• [REQUIRED TASK] Extract the data exactly, missing nothing.

· · · · ·

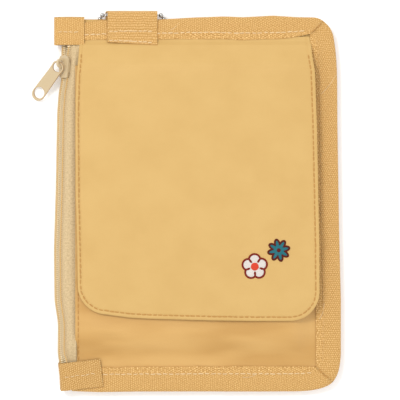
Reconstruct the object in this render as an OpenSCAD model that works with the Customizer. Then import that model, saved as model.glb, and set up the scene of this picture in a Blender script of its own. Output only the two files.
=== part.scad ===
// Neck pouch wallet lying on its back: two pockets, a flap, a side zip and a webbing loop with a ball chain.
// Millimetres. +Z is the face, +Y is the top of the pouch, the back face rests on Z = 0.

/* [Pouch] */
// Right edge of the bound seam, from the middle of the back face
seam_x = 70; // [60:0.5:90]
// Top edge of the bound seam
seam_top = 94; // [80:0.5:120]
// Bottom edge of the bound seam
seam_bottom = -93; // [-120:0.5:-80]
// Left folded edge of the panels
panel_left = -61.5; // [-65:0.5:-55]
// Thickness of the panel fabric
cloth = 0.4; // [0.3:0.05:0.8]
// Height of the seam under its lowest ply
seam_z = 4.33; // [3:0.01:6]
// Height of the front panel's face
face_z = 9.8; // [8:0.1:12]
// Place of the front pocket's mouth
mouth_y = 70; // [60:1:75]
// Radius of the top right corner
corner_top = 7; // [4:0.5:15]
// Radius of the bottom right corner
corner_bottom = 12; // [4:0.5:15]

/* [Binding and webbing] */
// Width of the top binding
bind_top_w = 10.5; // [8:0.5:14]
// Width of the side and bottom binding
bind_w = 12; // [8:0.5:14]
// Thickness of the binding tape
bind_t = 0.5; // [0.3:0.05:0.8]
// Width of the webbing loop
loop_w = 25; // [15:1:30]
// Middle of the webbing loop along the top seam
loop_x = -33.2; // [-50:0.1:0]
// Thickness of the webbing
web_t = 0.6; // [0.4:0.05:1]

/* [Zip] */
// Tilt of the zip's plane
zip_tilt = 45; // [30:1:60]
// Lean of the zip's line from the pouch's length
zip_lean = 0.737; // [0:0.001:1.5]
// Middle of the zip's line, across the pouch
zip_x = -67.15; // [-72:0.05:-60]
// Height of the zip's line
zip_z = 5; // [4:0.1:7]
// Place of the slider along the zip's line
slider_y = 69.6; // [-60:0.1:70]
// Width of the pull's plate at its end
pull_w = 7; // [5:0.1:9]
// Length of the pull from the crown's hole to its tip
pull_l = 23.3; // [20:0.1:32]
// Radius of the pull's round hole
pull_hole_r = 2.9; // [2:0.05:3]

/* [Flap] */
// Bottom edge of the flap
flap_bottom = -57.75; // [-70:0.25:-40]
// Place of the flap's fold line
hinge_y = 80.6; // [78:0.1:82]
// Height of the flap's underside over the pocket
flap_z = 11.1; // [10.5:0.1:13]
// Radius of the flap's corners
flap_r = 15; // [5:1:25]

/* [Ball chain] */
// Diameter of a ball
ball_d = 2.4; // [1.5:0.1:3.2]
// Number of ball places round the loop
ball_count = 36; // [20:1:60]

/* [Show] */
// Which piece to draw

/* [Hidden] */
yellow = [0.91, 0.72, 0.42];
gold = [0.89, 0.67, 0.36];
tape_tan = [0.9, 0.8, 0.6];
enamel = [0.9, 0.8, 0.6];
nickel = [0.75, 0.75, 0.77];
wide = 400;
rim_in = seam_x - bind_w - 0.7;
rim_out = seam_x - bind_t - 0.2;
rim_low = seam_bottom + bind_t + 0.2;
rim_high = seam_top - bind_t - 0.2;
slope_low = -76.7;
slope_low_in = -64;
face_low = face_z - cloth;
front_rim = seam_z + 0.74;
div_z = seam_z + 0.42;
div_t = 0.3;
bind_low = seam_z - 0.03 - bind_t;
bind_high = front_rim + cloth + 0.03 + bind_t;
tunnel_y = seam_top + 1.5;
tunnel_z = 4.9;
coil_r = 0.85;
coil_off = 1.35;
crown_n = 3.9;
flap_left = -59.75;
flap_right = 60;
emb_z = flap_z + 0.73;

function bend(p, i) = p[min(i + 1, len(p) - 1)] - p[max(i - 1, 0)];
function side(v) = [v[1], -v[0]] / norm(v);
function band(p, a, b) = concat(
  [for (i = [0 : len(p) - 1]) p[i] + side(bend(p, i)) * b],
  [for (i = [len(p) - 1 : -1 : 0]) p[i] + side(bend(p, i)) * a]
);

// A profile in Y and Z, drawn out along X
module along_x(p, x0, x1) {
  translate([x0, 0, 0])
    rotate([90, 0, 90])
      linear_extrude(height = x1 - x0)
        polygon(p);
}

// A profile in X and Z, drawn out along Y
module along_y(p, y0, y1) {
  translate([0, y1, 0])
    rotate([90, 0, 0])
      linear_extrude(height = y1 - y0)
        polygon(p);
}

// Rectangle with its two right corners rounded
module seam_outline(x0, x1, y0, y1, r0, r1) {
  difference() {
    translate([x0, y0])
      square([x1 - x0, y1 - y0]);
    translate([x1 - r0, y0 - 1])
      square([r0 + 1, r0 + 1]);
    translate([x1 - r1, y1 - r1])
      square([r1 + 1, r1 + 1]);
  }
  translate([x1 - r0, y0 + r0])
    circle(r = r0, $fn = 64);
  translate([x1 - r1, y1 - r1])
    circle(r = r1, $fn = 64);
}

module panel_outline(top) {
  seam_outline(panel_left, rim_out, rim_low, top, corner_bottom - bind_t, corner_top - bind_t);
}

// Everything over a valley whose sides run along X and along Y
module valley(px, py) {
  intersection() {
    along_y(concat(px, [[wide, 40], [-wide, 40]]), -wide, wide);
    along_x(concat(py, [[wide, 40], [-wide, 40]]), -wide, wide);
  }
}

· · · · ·

• [FULL ANSWER]
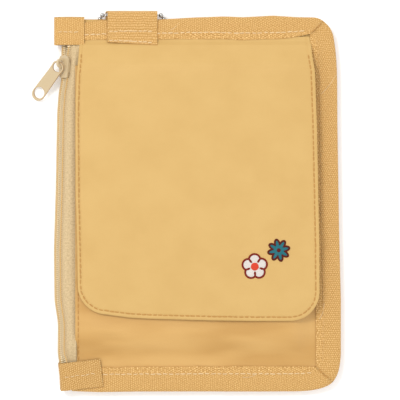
Reconstruct the object in this render as an OpenSCAD model that works with the Customizer. Then import that model, saved as model.glb, and set up the scene of this picture in a Blender script of its own. Output only the two files.
=== part.scad ===
// Neck pouch wallet lying on its back: two pockets, a flap, a side zip and a webbing loop with a ball chain.
// Millimetres. +Z is the face, +Y is the top of the pouch, the back face rests on Z = 0.

/* [Pouch] */
// Right edge of the bound seam, from the middle of the back face
seam_x = 70; // [60:0.5:90]
// Top edge of the bound seam
seam_top = 94; // [80:0.5:120]
// Bottom edge of the bound seam
seam_bottom = -93; // [-120:0.5:-80]
// Left folded edge of the panels
panel_left = -61.5; // [-65:0.5:-55]
// Thickness of the panel fabric
cloth = 0.4; // [0.3:0.05:0.8]
// Height of the seam under its lowest ply
seam_z = 4.33; // [3:0.01:6]
// Height of the front panel's face
face_z = 9.8; // [8:0.1:12]
// Place of the front pocket's mouth
mouth_y = 70; // [60:1:75]
// Radius of the top right corner
corner_top = 7; // [4:0.5:15]
// Radius of the bottom right corner
corner_bottom = 12; // [4:0.5:15]

/* [Binding and webbing] */
// Width of the top binding
bind_top_w = 10.5; // [8:0.5:14]
// Width of the side and bottom binding
bind_w = 12; // [8:0.5:14]
// Thickness of the binding tape
bind_t = 0.5; // [0.3:0.05:0.8]
// Width of the webbing loop
loop_w = 25; // [15:1:30]
// Middle of the webbing loop along the top seam
loop_x = -33.2; // [-50:0.1:0]
// Thickness of the webbing
web_t = 0.6; // [0.4:0.05:1]

/* [Zip] */
// Tilt of the zip's plane
zip_tilt = 45; // [30:1:60]
// Lean of the zip's line from the pouch's length
zip_lean = 0.737; // [0:0.001:1.5]
// Middle of the zip's line, across the pouch
zip_x = -67.15; // [-72:0.05:-60]
// Height of the zip's line
zip_z = 5; // [4:0.1:7]
// Place of the slider along the zip's line
slider_y = 69.6; // [-60:0.1:70]
// Width of the pull's plate at its end
pull_w = 7; // [5:0.1:9]
// Length of the pull from the crown's hole to its tip
pull_l = 23.3; // [20:0.1:32]
// Radius of the pull's round hole
pull_hole_r = 2.9; // [2:0.05:3]

/* [Flap] */
// Bottom edge of the flap
flap_bottom = -57.75; // [-70:0.25:-40]
// Place of the flap's fold line
hinge_y = 80.6; // [78:0.1:82]
// Height of the flap's underside over the pocket
flap_z = 11.1; // [10.5:0.1:13]
// Radius of the flap's corners
flap_r = 15; // [5:1:25]

/* [Ball chain] */
// Diameter of a ball
ball_d = 2.4; // [1.5:0.1:3.2]
// Number of ball places round the loop
ball_count = 36; // [20:1:60]

/* [Show] */
// Which piece to draw

/* [Hidden] */
yellow = [0.91, 0.72, 0.42];
gold = [0.89, 0.67, 0.36];
tape_tan = [0.9, 0.8, 0.6];
enamel = [0.9, 0.8, 0.6];
nickel = [0.75, 0.75, 0.77];
wide = 400;
rim_in = seam_x - bind_w - 0.7;
rim_out = seam_x - bind_t - 0.2;
rim_low = seam_bottom + bind_t + 0.2;
rim_high = seam_top - bind_t - 0.2;
slope_low = -76.7;
slope_low_in = -64;
face_low = face_z - cloth;
front_rim = seam_z + 0.74;
div_z = seam_z + 0.42;
div_t = 0.3;
bind_low = seam_z - 0.03 - bind_t;
bind_high = front_rim + cloth + 0.03 + bind_t;
tunnel_y = seam_top + 1.5;
tunnel_z = 4.9;
coil_r = 0.85;
coil_off = 1.35;
crown_n = 3.9;
flap_left = -59.75;
flap_right = 60;
emb_z = flap_z + 0.73;

function bend(p, i) = p[min(i + 1, len(p) - 1)] - p[max(i - 1, 0)];
function side(v) = [v[1], -v[0]] / norm(v);
function band(p, a, b) = concat(
  [for (i = [0 : len(p) - 1]) p[i] + side(bend(p, i)) * b],
  [for (i = [len(p) - 1 : -1 : 0]) p[i] + side(bend(p, i)) * a]
);

// A profile in Y and Z, drawn out along X
module along_x(p, x0, x1) {
  translate([x0, 0, 0])
    rotate([90, 0, 90])
      linear_extrude(height = x1 - x0)
        polygon(p);
}

// A profile in X and Z, drawn out along Y
module along_y(p, y0, y1) {
  translate([0, y1, 0])
    rotate([90, 0, 0])
      linear_extrude(height = y1 - y0)
        polygon(p);
}

// Rectangle with its two right corners rounded
module seam_outline(x0, x1, y0, y1, r0, r1) {
  difference() {
    translate([x0, y0])
      square([x1 - x0, y1 - y0]);
    translate([x1 - r0, y0 - 1])
      square([r0 + 1, r0 + 1]);
    translate([x1 - r1, y1 - r1])
      square([r1 + 1, r1 + 1]);
  }
  translate([x1 - r0, y0 + r0])
    circle(r = r0, $fn = 64);
  translate([x1 - r1, y1 - r1])
    circle(r = r1, $fn = 64);
}

module panel_outline(top) {
  seam_outline(panel_left, rim_out, rim_low, top, corner_bottom - bind_t, corner_top - bind_t);
}

// Everything over a valley whose sides run along X and along Y
module valley(px, py) {
  intersection() {
    along_y(concat(px, [[wide, 40], [-wide, 40]]), -wide, wide);
    along_x(concat(py, [[wide, 40], [-wide, 40]]), -wide, wide);
  }
}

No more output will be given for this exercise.